■ **Given records**:
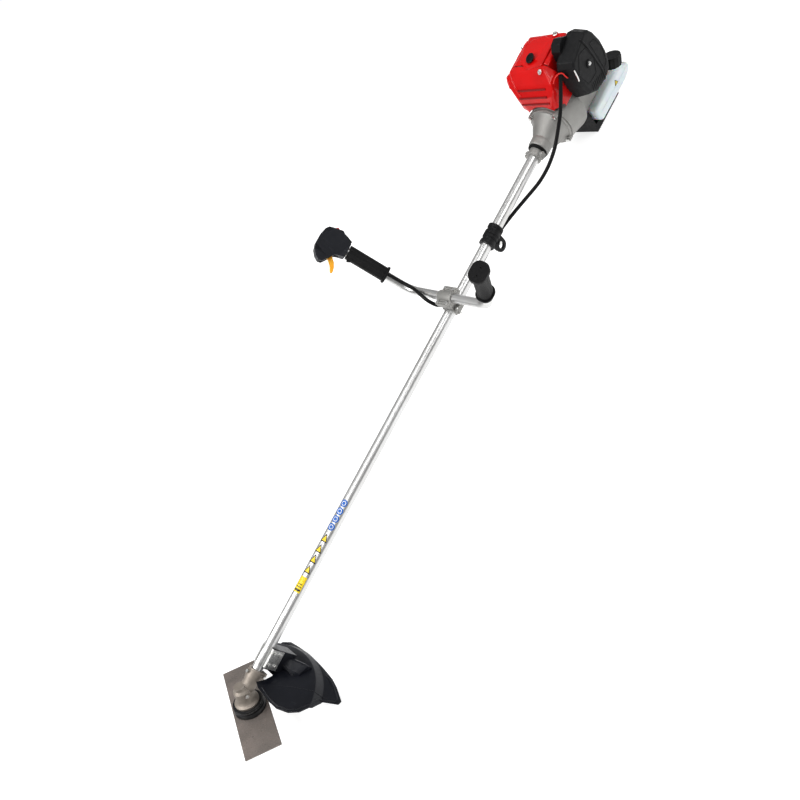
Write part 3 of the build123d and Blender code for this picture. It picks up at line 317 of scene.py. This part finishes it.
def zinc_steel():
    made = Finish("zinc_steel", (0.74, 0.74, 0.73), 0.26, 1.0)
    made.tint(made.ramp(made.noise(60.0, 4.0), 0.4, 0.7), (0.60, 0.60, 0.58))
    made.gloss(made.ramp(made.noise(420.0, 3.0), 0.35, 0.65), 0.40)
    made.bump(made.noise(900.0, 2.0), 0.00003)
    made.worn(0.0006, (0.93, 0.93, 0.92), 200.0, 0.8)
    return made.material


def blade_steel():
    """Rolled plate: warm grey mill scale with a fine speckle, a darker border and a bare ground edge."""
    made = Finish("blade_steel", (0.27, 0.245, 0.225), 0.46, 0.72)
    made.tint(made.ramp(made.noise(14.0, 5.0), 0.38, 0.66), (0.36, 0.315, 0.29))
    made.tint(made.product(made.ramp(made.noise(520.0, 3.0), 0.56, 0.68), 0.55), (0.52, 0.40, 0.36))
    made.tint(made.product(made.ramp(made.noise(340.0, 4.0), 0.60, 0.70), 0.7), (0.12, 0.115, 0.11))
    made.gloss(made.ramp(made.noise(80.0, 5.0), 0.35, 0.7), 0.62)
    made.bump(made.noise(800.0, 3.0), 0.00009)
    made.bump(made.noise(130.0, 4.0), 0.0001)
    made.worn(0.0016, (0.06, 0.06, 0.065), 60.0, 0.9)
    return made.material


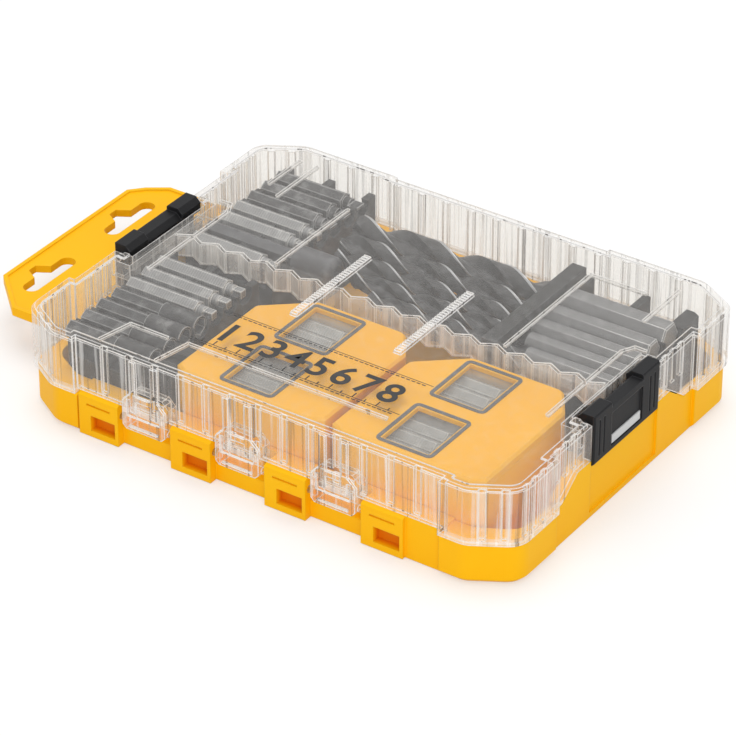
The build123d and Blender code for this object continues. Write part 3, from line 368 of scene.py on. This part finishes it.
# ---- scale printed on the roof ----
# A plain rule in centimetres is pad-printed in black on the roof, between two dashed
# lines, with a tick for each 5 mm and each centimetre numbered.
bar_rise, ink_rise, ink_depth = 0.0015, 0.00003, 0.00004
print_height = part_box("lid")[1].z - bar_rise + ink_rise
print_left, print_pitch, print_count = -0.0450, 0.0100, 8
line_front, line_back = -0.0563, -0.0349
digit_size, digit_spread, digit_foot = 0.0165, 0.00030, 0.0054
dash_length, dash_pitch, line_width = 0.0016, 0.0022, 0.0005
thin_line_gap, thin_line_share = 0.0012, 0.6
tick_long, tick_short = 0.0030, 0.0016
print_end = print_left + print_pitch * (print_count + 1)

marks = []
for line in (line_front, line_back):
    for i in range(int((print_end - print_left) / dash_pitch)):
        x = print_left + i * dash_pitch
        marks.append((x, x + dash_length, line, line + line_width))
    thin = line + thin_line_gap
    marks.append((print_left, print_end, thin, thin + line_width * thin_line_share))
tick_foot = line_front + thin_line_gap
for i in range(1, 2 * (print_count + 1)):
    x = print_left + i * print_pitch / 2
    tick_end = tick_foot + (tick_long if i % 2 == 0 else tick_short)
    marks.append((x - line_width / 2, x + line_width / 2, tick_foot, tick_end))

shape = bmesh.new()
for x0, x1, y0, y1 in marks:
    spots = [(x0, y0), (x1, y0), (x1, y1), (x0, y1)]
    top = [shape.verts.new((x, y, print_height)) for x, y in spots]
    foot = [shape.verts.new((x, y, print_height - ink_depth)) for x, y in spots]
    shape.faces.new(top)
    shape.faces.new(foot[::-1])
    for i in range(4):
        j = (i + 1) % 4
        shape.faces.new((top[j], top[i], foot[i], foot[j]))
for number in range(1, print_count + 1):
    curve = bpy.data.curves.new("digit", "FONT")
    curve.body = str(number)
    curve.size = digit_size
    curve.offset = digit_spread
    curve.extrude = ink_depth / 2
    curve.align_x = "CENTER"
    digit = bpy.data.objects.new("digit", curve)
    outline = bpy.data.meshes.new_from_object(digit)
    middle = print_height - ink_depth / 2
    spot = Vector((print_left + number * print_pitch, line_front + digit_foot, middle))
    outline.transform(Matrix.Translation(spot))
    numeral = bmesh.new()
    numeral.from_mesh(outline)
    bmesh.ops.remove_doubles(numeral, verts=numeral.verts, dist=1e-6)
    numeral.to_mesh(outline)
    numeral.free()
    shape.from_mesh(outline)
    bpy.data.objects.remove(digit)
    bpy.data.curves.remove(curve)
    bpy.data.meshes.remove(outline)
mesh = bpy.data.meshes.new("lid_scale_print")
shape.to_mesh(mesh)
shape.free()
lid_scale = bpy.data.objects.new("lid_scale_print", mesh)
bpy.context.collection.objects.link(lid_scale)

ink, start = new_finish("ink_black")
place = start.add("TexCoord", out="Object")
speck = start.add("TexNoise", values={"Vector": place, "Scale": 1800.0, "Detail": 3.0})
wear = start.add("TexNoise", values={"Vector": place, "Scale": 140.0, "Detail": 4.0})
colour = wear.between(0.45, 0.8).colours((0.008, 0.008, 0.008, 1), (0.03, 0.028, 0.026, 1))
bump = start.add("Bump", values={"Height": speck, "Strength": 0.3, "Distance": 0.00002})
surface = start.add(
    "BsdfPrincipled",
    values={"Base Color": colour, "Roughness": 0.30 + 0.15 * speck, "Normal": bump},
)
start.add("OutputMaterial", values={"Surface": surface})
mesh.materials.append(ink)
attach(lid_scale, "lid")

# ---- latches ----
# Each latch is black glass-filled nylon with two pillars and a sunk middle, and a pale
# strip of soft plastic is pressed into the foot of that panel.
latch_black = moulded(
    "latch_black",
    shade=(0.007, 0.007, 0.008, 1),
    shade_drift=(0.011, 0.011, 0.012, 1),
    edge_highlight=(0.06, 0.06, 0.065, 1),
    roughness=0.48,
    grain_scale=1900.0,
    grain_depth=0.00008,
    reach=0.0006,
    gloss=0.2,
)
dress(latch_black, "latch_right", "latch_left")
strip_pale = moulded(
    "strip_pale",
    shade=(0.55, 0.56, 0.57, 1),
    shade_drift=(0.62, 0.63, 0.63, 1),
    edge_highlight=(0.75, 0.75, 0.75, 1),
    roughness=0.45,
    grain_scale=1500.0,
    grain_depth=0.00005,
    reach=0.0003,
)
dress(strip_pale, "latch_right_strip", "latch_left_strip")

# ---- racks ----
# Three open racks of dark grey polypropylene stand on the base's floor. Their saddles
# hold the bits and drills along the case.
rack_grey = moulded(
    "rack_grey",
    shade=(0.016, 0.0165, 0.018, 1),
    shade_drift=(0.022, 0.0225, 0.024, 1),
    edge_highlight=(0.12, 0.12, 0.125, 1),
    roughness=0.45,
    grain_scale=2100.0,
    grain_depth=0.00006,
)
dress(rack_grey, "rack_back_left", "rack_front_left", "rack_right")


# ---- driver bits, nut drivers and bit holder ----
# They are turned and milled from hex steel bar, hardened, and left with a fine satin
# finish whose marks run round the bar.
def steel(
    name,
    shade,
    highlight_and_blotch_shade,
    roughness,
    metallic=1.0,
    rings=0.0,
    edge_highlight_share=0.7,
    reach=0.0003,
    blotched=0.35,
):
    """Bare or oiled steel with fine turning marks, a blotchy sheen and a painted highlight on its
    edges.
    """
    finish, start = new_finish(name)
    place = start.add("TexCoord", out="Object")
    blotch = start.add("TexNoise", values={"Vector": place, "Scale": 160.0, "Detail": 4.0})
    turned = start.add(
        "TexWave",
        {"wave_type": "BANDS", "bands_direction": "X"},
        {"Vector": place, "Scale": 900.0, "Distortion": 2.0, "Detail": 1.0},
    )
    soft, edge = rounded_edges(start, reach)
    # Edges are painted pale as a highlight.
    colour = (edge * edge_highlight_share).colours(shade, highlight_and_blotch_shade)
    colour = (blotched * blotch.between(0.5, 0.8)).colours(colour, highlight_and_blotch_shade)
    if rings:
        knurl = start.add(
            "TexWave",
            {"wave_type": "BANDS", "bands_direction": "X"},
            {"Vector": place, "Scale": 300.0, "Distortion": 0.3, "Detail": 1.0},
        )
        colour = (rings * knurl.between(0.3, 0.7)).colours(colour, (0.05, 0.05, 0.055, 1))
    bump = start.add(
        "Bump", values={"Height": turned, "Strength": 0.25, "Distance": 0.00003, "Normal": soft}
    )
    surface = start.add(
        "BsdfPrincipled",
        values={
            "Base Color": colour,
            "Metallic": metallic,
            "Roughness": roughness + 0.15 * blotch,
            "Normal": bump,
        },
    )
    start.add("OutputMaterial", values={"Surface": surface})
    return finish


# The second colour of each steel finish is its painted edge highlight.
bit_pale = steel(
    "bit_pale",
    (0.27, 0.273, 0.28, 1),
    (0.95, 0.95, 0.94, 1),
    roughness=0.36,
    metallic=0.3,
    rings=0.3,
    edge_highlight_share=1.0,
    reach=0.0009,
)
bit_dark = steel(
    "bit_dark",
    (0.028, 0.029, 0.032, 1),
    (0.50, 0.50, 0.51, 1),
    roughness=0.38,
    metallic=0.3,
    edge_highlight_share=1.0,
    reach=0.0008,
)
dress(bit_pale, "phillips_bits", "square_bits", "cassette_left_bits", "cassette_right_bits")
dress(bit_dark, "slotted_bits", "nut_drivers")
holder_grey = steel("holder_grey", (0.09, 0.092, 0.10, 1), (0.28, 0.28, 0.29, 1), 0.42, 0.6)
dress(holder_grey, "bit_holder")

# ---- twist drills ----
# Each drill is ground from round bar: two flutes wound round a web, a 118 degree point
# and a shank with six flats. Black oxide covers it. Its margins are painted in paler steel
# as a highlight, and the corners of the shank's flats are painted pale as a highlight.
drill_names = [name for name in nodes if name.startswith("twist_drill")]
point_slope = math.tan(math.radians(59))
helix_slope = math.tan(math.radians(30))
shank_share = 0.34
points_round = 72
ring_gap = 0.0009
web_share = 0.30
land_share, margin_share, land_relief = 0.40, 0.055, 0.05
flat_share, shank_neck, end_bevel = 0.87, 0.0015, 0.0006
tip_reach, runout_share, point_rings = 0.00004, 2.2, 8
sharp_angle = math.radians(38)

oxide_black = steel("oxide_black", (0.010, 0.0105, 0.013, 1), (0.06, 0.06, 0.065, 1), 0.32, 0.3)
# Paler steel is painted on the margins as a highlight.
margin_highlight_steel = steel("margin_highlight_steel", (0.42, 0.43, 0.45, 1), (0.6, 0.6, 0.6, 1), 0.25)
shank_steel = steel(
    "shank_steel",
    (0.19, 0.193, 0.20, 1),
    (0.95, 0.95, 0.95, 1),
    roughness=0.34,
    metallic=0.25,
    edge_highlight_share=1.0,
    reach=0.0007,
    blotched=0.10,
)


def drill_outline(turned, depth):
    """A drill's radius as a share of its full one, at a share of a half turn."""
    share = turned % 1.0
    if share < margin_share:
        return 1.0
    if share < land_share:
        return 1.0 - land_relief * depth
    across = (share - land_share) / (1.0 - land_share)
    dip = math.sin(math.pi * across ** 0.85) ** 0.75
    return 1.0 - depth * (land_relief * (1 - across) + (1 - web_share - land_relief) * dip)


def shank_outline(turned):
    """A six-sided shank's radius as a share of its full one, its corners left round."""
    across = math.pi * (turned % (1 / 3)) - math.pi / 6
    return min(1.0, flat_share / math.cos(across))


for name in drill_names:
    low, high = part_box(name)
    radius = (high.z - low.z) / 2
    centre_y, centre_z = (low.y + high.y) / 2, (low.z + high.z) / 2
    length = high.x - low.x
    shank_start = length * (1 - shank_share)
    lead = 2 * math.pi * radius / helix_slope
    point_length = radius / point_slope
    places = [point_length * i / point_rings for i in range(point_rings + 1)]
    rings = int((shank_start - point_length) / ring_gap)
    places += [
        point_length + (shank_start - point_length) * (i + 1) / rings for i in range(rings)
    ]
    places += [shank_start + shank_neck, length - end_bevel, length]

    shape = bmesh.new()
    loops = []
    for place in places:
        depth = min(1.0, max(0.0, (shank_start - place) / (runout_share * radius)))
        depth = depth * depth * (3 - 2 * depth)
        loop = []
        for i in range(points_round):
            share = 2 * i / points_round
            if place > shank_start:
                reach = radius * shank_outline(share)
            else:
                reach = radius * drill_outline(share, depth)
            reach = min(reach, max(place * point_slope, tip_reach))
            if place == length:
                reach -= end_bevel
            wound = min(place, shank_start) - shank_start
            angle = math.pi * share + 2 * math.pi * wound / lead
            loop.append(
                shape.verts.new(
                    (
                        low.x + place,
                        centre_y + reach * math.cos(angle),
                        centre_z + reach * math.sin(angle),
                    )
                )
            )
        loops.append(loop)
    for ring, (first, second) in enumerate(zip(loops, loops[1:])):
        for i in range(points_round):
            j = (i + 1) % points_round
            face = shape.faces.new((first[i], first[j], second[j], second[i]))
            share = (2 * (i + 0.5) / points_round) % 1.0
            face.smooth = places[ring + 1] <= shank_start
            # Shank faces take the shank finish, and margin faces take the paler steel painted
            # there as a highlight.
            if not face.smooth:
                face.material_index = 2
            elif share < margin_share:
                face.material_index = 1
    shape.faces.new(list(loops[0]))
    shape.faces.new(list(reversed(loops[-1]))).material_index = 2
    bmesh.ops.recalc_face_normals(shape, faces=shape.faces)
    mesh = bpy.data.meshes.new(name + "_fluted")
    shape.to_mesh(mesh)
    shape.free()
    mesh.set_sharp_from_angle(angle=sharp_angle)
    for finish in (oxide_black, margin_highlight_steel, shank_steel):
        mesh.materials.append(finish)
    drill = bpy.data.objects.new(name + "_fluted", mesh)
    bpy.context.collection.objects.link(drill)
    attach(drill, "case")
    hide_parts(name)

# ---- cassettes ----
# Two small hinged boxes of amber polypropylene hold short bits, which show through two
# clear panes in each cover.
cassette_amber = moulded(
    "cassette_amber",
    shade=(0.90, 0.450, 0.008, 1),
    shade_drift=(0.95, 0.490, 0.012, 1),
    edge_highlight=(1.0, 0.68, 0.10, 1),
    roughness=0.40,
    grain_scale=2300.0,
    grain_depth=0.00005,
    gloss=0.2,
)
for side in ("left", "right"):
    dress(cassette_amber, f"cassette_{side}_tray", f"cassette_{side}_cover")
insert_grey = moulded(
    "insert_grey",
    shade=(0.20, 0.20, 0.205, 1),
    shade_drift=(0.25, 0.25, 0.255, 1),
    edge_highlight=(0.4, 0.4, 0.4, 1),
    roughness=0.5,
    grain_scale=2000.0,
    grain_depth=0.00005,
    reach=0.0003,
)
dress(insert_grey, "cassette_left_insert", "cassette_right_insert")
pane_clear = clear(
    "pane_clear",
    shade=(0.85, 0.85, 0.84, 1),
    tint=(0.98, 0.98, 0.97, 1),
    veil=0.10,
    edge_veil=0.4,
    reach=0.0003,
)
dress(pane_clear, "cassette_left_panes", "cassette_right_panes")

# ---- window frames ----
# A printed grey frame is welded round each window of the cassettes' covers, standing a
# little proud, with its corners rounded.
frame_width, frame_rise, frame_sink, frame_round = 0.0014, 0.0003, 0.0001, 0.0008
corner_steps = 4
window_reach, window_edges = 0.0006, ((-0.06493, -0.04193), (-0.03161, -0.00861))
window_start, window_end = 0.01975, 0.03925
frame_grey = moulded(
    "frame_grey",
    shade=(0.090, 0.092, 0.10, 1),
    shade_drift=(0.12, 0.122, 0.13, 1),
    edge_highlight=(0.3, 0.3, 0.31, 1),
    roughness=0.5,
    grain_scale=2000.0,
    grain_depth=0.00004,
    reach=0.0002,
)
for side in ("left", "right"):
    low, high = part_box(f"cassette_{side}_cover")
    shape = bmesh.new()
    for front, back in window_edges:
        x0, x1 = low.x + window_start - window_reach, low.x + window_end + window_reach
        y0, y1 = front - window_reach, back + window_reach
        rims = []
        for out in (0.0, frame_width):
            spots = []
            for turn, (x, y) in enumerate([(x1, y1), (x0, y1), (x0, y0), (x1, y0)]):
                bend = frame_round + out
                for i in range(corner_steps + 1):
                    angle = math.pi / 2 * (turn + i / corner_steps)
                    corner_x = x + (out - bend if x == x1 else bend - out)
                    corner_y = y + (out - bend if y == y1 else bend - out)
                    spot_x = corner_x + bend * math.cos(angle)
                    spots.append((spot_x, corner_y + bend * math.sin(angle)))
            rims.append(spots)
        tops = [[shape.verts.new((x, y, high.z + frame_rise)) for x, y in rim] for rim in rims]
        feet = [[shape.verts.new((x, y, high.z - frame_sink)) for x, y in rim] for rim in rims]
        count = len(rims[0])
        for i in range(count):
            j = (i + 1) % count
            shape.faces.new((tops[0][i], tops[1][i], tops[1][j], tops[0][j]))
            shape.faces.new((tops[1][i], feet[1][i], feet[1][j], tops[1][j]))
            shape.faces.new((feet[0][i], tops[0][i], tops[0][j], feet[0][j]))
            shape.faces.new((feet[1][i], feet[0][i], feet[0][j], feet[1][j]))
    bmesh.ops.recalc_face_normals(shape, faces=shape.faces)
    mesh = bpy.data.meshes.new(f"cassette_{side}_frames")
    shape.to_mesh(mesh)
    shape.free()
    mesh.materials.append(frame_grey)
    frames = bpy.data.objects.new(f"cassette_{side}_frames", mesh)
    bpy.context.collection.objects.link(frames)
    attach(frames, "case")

■ **Goal**: Find every line in the records that has the string "finishes", then state how many there are and nothing else.

■ **Solution to the exercise**: 2